Gilbert PHAM-THANH (Université Paris 13, EA 452)
“The Truth of Maximilian Beerbohm’s Masks”
This paper focuses on Maximilian Beerbohm. A late Victorian dandy who caught the public attention with texts which resist easy grasp by the critique, and caricatures as well as self-caricatures which attest to his vision and distance, including to himself. At a time when the Wildean model reigned supreme, he found in Brummellian dandyism a source of inspiration to the composition of his public persona.
With him, self-fashioning went several directions, though, and sartorial statements helped him create a puzzling ethos, in which timeless references to a world of culture combine with a nostalgic streak in his personality, which made him dramatically reject some elements of modernity and contemporaneous Great Britain. His self-assertion tinged with financial pressure led him to emigrate to Rapallo in Italy, where he lived an isolated life in his immaculate white suit, ritualizing his existence in new forms with the old concern for idiosyncratic self-expression. It is significant that rumour had it that his first marriage was a sexless union, and that he might have been a repressed homosexual.

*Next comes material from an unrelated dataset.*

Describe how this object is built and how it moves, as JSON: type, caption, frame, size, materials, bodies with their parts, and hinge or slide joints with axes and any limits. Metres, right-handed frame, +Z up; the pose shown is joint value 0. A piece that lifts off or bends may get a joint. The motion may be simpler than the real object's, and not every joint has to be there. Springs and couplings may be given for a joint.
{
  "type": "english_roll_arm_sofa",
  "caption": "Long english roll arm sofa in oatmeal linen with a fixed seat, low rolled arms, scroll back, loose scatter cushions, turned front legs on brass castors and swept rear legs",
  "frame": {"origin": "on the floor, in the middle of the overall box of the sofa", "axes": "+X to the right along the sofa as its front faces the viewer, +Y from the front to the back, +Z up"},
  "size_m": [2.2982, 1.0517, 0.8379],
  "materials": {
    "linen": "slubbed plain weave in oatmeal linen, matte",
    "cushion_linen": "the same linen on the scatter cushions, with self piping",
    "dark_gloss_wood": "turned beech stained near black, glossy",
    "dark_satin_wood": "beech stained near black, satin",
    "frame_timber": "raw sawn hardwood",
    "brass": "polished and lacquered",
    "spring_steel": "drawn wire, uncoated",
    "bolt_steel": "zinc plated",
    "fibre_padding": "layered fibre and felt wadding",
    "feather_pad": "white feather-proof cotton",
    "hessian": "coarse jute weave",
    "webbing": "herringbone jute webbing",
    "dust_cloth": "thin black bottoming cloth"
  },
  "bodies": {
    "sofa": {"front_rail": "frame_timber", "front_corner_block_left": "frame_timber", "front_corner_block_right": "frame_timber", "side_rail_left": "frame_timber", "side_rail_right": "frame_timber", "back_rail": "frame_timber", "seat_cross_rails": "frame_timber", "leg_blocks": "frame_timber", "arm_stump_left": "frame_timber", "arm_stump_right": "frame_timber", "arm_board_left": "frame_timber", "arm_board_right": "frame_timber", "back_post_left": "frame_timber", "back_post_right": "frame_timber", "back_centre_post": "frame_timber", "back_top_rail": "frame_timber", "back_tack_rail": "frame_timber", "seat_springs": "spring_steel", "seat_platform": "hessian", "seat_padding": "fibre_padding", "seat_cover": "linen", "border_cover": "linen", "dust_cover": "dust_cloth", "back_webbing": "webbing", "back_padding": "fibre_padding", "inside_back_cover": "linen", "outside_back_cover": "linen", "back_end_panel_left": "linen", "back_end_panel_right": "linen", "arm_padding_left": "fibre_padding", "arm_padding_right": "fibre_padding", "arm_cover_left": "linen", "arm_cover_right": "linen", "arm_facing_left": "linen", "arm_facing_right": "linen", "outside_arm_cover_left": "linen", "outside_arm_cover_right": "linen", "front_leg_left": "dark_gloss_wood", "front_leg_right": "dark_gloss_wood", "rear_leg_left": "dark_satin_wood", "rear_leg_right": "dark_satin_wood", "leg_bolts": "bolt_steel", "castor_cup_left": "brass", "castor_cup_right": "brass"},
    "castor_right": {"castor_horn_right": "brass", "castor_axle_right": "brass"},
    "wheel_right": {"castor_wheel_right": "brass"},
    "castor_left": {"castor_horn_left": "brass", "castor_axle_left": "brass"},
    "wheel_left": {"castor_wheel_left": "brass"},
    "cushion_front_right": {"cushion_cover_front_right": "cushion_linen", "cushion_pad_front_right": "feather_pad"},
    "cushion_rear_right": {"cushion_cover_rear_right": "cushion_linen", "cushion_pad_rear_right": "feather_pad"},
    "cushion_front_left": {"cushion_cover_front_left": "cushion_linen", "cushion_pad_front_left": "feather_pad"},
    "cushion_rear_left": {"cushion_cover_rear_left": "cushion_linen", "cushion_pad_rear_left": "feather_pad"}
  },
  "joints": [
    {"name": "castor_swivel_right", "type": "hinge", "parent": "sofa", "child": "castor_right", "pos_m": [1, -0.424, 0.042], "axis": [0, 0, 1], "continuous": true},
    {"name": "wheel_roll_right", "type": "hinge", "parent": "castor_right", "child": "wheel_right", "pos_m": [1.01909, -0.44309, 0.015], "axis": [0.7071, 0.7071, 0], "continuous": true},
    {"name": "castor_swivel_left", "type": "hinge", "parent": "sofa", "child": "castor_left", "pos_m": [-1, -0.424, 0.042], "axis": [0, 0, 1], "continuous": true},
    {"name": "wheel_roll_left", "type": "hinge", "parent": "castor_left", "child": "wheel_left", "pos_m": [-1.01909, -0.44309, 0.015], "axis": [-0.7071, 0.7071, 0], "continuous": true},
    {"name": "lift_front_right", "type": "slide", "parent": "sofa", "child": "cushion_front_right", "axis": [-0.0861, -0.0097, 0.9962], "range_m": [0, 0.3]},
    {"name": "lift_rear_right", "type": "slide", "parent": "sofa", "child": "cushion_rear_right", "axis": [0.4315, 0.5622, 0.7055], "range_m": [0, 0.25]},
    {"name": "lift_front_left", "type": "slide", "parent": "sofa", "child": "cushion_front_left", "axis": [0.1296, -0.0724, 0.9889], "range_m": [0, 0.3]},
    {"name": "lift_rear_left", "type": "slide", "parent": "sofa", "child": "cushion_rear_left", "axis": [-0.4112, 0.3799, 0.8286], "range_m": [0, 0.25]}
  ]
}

The main interest in his existential itinerary lies in his adherence to dandyism in all occasions, and his constant anachronistic preference for the aristocratic Brummellian model over the more plebeian Wildean pattern which results from the effort to be acknowledged by everyone and anyone.

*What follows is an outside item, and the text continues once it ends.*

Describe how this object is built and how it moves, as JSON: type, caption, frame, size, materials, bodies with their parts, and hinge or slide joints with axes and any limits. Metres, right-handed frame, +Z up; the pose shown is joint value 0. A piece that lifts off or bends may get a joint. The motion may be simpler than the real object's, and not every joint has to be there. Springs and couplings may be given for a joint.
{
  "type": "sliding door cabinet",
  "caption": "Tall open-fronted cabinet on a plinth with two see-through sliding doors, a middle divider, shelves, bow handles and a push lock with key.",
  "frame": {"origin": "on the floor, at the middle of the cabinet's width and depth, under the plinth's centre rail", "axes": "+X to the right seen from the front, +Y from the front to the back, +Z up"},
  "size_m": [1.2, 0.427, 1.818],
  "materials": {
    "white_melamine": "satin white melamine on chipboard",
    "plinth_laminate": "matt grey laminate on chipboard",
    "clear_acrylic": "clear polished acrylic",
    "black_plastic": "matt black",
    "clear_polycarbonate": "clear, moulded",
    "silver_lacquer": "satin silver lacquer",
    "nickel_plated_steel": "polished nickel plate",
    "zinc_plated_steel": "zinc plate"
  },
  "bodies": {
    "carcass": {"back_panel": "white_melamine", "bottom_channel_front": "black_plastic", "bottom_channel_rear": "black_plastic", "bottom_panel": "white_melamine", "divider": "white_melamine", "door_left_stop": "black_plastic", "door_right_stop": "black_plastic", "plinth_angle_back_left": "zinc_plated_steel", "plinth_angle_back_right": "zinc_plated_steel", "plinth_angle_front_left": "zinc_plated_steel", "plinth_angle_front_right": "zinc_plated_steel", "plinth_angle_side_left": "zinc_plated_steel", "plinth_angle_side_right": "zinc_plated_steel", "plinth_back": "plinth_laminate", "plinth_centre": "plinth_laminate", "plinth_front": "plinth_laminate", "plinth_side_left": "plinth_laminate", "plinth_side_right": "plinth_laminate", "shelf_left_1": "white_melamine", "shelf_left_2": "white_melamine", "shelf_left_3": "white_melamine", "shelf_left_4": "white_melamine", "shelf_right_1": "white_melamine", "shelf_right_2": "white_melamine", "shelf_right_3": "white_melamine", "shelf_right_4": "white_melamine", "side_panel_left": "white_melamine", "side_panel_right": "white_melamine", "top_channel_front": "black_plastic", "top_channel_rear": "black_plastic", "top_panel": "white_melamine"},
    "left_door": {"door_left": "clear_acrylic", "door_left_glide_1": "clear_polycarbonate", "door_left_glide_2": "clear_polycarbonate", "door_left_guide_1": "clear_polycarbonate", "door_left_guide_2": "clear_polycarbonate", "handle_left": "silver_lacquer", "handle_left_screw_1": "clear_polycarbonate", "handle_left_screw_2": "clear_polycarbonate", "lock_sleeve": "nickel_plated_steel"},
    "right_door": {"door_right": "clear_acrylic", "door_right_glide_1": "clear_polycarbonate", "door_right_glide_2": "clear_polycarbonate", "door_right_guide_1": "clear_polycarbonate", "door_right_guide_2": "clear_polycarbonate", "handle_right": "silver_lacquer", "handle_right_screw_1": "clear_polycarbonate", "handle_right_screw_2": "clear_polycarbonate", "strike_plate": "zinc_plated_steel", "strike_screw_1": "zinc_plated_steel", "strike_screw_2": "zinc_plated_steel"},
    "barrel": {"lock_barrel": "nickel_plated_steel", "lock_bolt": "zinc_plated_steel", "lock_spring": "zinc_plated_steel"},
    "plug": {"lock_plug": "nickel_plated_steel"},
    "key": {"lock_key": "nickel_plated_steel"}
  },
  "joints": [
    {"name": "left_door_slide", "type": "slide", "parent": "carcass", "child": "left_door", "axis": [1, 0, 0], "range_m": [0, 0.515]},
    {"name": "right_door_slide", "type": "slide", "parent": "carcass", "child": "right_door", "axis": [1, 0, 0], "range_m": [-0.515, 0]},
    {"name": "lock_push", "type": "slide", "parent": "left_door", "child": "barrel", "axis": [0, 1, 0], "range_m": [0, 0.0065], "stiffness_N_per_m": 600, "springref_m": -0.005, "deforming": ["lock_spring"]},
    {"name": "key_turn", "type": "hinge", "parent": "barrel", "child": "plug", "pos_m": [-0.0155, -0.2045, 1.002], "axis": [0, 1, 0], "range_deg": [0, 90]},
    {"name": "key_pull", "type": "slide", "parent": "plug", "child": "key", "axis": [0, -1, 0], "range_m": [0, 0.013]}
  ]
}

The dandiacal discourse and the discursive dimension of the dandies’ existence will obviously constitute the background of the study.

Charlotte RIBEYROL (Université Paris IV)
“Topographies of the Self : W. Pater, J.A. Symonds and Pausanias’s Periegesis”
In 1878 Walter Pater delivered a series of lectures at Oxford University on Pausanias’s Periegesis or The Description of Greece, Books I, V, VI which he later reformulated into three of his essays in his Greek Studies. Contrary to his aesthetic Platonism, Pater’s personal interpretation of Pausanias (who was not part of the official classical canon at the time) has rarely been documented. I wish to argue in this paper that Pater’s reading of the 2ndcentury Greek author, living in a Roman world, reflected his own sense of spatial and temporal exile and belatedness (“opsimos”) in a dull Victorian world, an existential anachronism which he seemed to have shared with his mentor J.J. Wincklemann (another close reader of Pausanias) and with the contemporary Hellenist and aesthete, J.A. Symonds.
Moreover, Pausanias’ construct of an idealized Hellas perfectly responded to Pater’s desire to create his own itinerary through an imaginary Hellenic topography. Significantly, Pater was also drawn to Pausanias’ ekphrases of ancient Greek art works such as the Chest of Kypselos or the Amyclaen Apollo of Sparta which he used for his Greek Studies in order not only to ground his own word painting in a classical tradition but also to scatter in his texts more privately coded homosexual references, such as the tragic love of Apollo for Hyacinth which the Spartan statue supposedly celebrated.  J.A. Symonds, who visited Greece with Pausanias as his guide, was similarly drawn to a certain number of descriptions by the Greek author in particular that of Phidias’s statue of Zeus who inspired his homoerotic poem “Pantarkes” (1880).
This paper thus aims at articulating scholarly, aesthetic and sexual discourses, by revealing the complex processes of subjective reappropriation at work in Pater’s and Symonds’ travelling in the fantasized footsteps of the Periegete. Finally, I will try to show to what extent Pater’s and Symonds’ aesthetic reading of Pausanias may have shaped Jane Ellen Harrison’s and J.G. Frazer’s subversive ritualist interpretation of the Description of Greece in the 1880s and 1890s.